The key to all these is uniform applicability and flat rates. The massive drag that tax minimisation has on an economy is underestimated routinely.

From the property front - land taxes should be paid annually, there should be more releases of land with fewer restrictions, and there should be no/minimal transaction taxes to go in/out of a property.


High property tax assumes an area is in high demand for land, presumably incentivizing more efficient use of land per square foot.


It's the land value tax that incentivizes more efficient use of land. A property tax is levied on both the land and the improvements built on top of it. By only taxing land, the land use tax incentivizes maximizing the improvements-to-land ratio.
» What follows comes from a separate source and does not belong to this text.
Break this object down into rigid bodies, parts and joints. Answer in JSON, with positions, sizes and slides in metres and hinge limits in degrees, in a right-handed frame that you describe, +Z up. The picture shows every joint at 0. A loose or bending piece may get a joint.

Improved land tends to draw more from community resources. If we just tax the land, someone builds a huge apartment building, then it really sucks for the local schools.

Additionally, much speculation is in post improved land...e.g. apartments; they have to do something with their property also, not just build it up. Otherwise its a drain on the economy and distorts the real estate market.


An appropriate land value tax is proportionate to what improvements the community expects to be present on the land on average -- that is, how desirable the area is as a whole. That should scale pretty well on a school district level.

As for discouraging speculation, property and land tax schemes can both be used. However, in an environment in which other landowners are improving, the tax burden of a speculator just sitting on their property goes up under a land value tax.


Aren't 'council rates' just a different name for 'property tax'?

http://www.cityofsydney.nsw.gov.au/live/residents/rates


Technically they're additional property tax.


Add to this the pension eligibility means test excludes your primary residence.

So if you sell your house to help fund your retirement then it is duely punished by missing out on money from the government.

Much better to refinance the house and live of that. Hence more tightly held homes.


If only they would do high density! They could easily knock down all the small houses in eg Glebe and replace them with a few high rise condos.